GIVEN REQUEST:
Reproduce exactly the lines from the one containing "interlock_cam()" down to the one containing "shown = obj.evaluated_get(depsgraph)", including both of those lines, and nothing else.

::::::

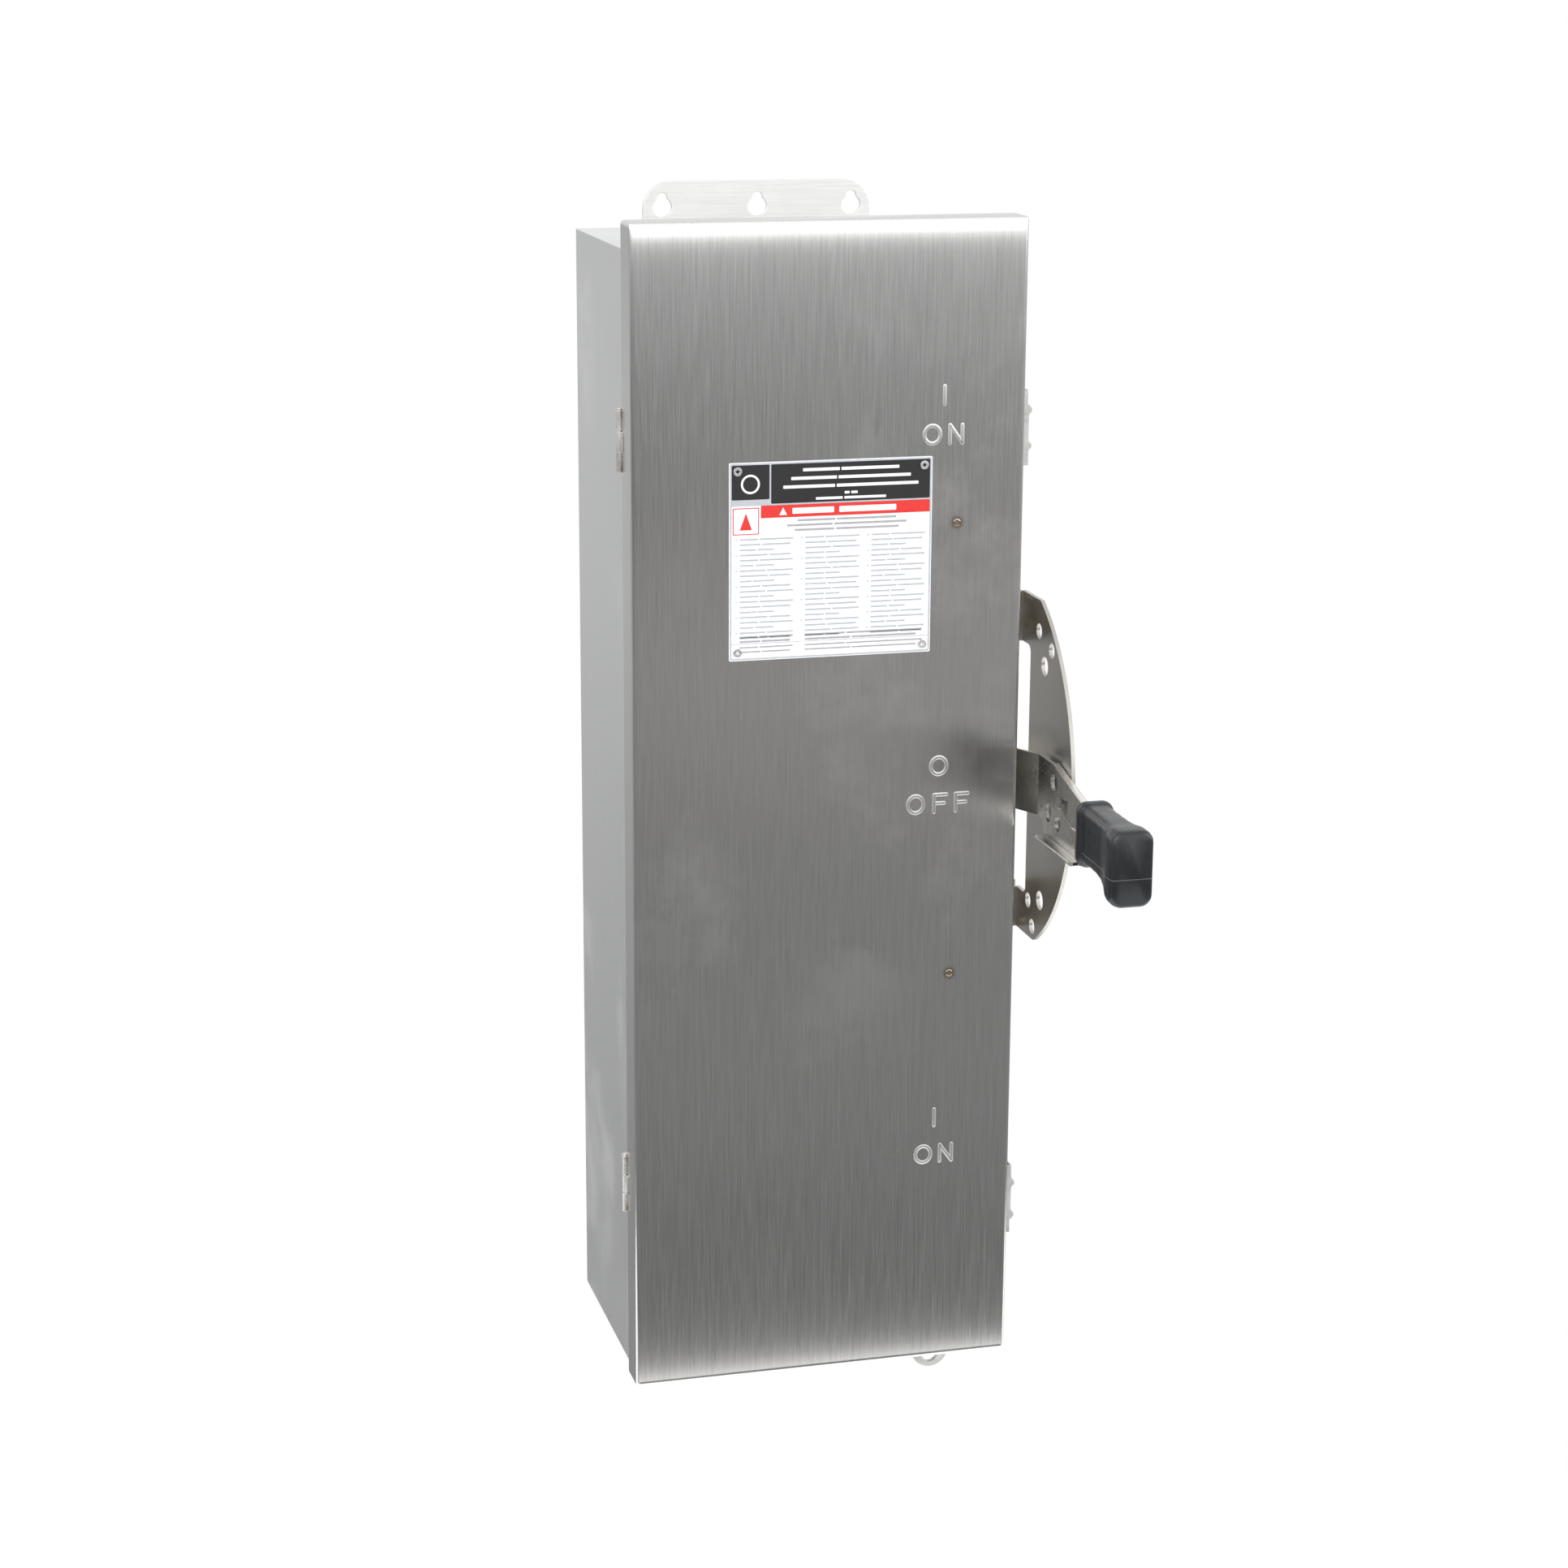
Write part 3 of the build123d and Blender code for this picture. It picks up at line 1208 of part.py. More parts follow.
def ground_bar():
    front = PANEL_Y - GROUND_D
    z = sum(GROUND_Z) / 2
    with BuildPart() as bar:
        block(GROUND_X, (PANEL_Y, front), GROUND_Z)
        for x in ground_screw_places():
            rod_z(GROUND_WIRE_R, x, PANEL_Y - GROUND_WIRE_OUT, past(GROUND_Z), Mode.SUBTRACT)
            rod_y(SCREW_R, x, (front + GROUND_SCREW_DEEP, front - 1), z, Mode.SUBTRACT)
    save(bar, "ground_bar")


def ground_screws():
    front = PANEL_Y - GROUND_D
    z = sum(GROUND_Z) / 2
    slot_w, slot_deep = SCREW_SLOT
    with BuildPart() as screws:
        for x in ground_screw_places():
            rod_y(SCREW_SHANK_R, x, (front + GROUND_SCREW_DEEP, front), z)
            rod_y(GROUND_HEAD_R, x, (front, front - SCREW_HEAD), z)
            slot_y = (front - SCREW_HEAD + slot_deep, front - SCREW_HEAD - slot_deep)
            block(around(x, GROUND_HEAD_R + 1), slot_y, around(z, slot_w / 2), Mode.SUBTRACT)
    save(screws, "ground_screws")


# ---- blade rotors and links ----
def blades(label, side):
    with BuildPart() as copper:
        for x in POLES:
            plane = lever_plane(x - BLADE_T / 2, AXIS_Y, axis_z(side), side * REST_ANGLE[side])
            with BuildSketch(plane):
                with Locations(((BLADE_LEN - BLADE_TAIL) / 2, 0)):
                    RectangleRounded(BLADE_LEN + BLADE_TAIL, BLADE_W, BLADE_END_R)
                Circle(PIN_R + RUN, mode=Mode.SUBTRACT)
            extrude(amount=BLADE_T)
    save(copper, label)


def crossbar(label, side):
    """Insulating bar that ties the three blades; each blade passes through its slot."""
    length = ARM_PLATES[1][0] - ARM_PLATES[0][1]
    with BuildPart() as bar:
        plane = lever_plane(ARM_PLATES[0][1], AXIS_Y, axis_z(side), side * REST_ANGLE[side])
        with BuildSketch(plane):
            with Locations((BAR_AT, 0)):
                RectangleRounded(*BAR_SECTION, 2)
        extrude(amount=length)
        for x in POLES:
            plane = lever_plane(x - BLADE_T / 2, AXIS_Y, axis_z(side), side * REST_ANGLE[side])
            with BuildSketch(plane):
                with Locations((BAR_AT, 0)):
                    Rectangle(BAR_SECTION[0] + 2 * OVERCUT, BLADE_W)
            extrude(amount=BLADE_T, mode=Mode.SUBTRACT)
    save(bar, label)


def rotor_arms(label, side):
    """End arms of a rotor; the right one also has the crank lobe and pin that the link turns."""
    z = axis_z(side)
    with BuildPart() as arms:
        for xs in ARM_PLATES:
            with BuildSketch(lever_plane(xs[0], AXIS_Y, z, side * REST_ANGLE[side])):
                Circle(ROTOR_HUB_R)
                with Locations((ROTOR_ARM[0] / 2, 0)):
                    Rectangle(*ROTOR_ARM)
            extrude(amount=xs[1] - xs[0])
        crank_x = ARM_PLATES[1]
        with BuildSketch(lever_plane(crank_x[0], AXIS_Y, z, 0)):
            with Locations((CRANK_R / 2, 0)):
                Rectangle(CRANK_R, 2 * LOBE_R)
            with Locations((CRANK_R, 0)):
                Circle(LOBE_R)
        extrude(amount=crank_x[1] - crank_x[0])
        rod_x(PIN_R, (crank_x[1], LINK_X[side][1] + 1), AXIS_Y - CRANK_R, z)
        for xs in ARM_PLATES:
            rod_x(PIN_R + RUN, past(xs), AXIS_Y, z, Mode.SUBTRACT)
    save(arms, label)


def link(label, side):
    """Bar from the handle's crank pin to a rotor's crank pin, parallel to the line of their axes."""
    dy = AXIS_Y - PIVOT_Y
    dz = side * AXIS_DZ
    start = (LINK_X[side][0], PIVOT_Y - CRANK_R, PIVOT_Z)
    length = hypot(dy, dz)
    with BuildPart() as bar:
        with BuildSketch(Plane(origin=start, x_dir=(0, dy, dz), z_dir=(1, 0, 0))):
            with Locations((length / 2, 0)):
                SlotCenterToCenter(length, 2 * LOBE_R)
            with Locations((0, 0), (length, 0)):
                Circle(PIN_R + RUN, mode=Mode.SUBTRACT)
            with Locations((length / 2, 0)):
                SlotCenterToCenter(length / 2, LINK_SLOT_W, mode=Mode.SUBTRACT)
        extrude(amount=LINK_X[side][1] - LINK_X[side][0])
    save(bar, label)


def main():
    os.makedirs("parts", exist_ok=True)
    enclosure_box()
    box_rim()
    mounting_foot("upper_mounting_foot", 1, BOX_TOP)
    mounting_foot("lower_mounting_foot", -1, BOX_BOTTOM)
    mounting_panel()
    panel_bolts()
    hasp_ear()
    hinge_box_leaves()
    hinge_door_leaves()
    hinge_pins()
    door_panel()
    door_hasp_ear()
    door_gasket()
    label_plate()
    label_eyelets()
    door_interlock_catch()
    latch_brackets()
    latch_pins()
    latch_clip("upper_latch_clip", LATCH_Z[0])
    latch_clip("lower_latch_clip", LATCH_Z[1])
    handle_arm()
    handle_grip()
    operating_shaft()
    handle_nut()
    drive_crank()
    interlock_cam()
    detent_cam()
    detent_spring()
    lock_plate()
    lock_plate_brackets()
    lock_plate_screws()
    shaft_bushing()
    bushing_nut()
    mechanism_bracket()
    load_base()
    base_screws()
    blade_jaws()
    blade_posts()
    load_busbars()
    fuse_clips()
    line_lugs()
    load_lugs()
    lug_screws()
    phase_barriers()
    arc_suppressors()
    rotor_bearings()
    ground_bar()
    ground_screws()
    for name, side in (("upper", 1), ("lower", -1)):
        switch_base(f"{name}_switch_base", side)
        fuses(f"{name}_fuses", side)
        blades(f"{name}_blades", side)
        crossbar(f"{name}_crossbar", side)
        rotor_arms(f"{name}_rotor_arms", side)
        link(f"{name}_link", side)


main()
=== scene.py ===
import json
from math import cos, exp, pi, radians, sin

import bmesh
import bpy
from mathutils import Matrix, Vector


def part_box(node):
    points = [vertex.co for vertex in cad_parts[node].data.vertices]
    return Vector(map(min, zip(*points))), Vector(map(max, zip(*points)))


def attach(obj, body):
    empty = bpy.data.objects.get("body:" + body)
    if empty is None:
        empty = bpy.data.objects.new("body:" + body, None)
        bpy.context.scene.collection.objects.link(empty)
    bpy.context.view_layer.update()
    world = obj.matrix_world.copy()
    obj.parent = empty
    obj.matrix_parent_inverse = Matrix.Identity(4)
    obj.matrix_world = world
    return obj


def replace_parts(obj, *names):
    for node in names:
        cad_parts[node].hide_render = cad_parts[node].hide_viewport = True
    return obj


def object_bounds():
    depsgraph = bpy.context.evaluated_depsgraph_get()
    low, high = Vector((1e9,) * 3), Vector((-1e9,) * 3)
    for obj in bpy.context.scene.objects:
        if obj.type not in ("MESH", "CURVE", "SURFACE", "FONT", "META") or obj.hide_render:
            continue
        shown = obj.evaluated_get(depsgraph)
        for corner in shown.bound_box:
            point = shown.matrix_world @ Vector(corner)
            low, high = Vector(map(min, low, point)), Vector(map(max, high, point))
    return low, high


# A fused double-throw disconnect switch: a stainless enclosure with a side handle.
# Metres, in the CAD frame: +X right, +Y into the wall, +Z up, origin on the wall plane.

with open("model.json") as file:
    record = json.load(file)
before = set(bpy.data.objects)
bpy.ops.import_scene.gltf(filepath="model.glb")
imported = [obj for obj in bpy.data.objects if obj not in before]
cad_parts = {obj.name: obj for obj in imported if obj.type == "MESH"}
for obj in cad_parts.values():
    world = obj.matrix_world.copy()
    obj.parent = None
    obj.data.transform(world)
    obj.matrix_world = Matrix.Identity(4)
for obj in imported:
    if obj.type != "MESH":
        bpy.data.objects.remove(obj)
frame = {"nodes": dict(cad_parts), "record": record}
CAD_BOX = [list(corner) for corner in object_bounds()]
NODES = frame["nodes"]
BODIES = frame["record"]["behaviour"]["bodies"]
BODY_OF = {node: body for body, names in BODIES.items() for node in names}
MM = 0.001

DOOR_LOW, DOOR_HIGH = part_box("door_panel")
LABEL_LOW, LABEL_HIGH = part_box("label_plate")
GRIP_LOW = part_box("handle_grip")[0]
BOX_LOW, BOX_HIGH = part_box("enclosure_box")
DOOR_FACE = DOOR_LOW.y
SHEET = 1.6 * MM
BEND_R = 3.0 * MM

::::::

SOLVED PROBLEM:
    interlock_cam()
    detent_cam()
    detent_spring()
    lock_plate()
    lock_plate_brackets()
    lock_plate_screws()
    shaft_bushing()
    bushing_nut()
    mechanism_bracket()
    load_base()
    base_screws()
    blade_jaws()
    blade_posts()
    load_busbars()
    fuse_clips()
    line_lugs()
    load_lugs()
    lug_screws()
    phase_barriers()
    arc_suppressors()
    rotor_bearings()
    ground_bar()
    ground_screws()
    for name, side in (("upper", 1), ("lower", -1)):
        switch_base(f"{name}_switch_base", side)
        fuses(f"{name}_fuses", side)
        blades(f"{name}_blades", side)
        crossbar(f"{name}_crossbar", side)
        rotor_arms(f"{name}_rotor_arms", side)
        link(f"{name}_link", side)


main()
=== scene.py ===
import json
from math import cos, exp, pi, radians, sin

import bmesh
import bpy
from mathutils import Matrix, Vector


def part_box(node):
    points = [vertex.co for vertex in cad_parts[node].data.vertices]
    return Vector(map(min, zip(*points))), Vector(map(max, zip(*points)))


def attach(obj, body):
    empty = bpy.data.objects.get("body:" + body)
    if empty is None:
        empty = bpy.data.objects.new("body:" + body, None)
        bpy.context.scene.collection.objects.link(empty)
    bpy.context.view_layer.update()
    world = obj.matrix_world.copy()
    obj.parent = empty
    obj.matrix_parent_inverse = Matrix.Identity(4)
    obj.matrix_world = world
    return obj


def replace_parts(obj, *names):
    for node in names:
        cad_parts[node].hide_render = cad_parts[node].hide_viewport = True
    return obj


def object_bounds():
    depsgraph = bpy.context.evaluated_depsgraph_get()
    low, high = Vector((1e9,) * 3), Vector((-1e9,) * 3)
    for obj in bpy.context.scene.objects:
        if obj.type not in ("MESH", "CURVE", "SURFACE", "FONT", "META") or obj.hide_render:
            continue
        shown = obj.evaluated_get(depsgraph)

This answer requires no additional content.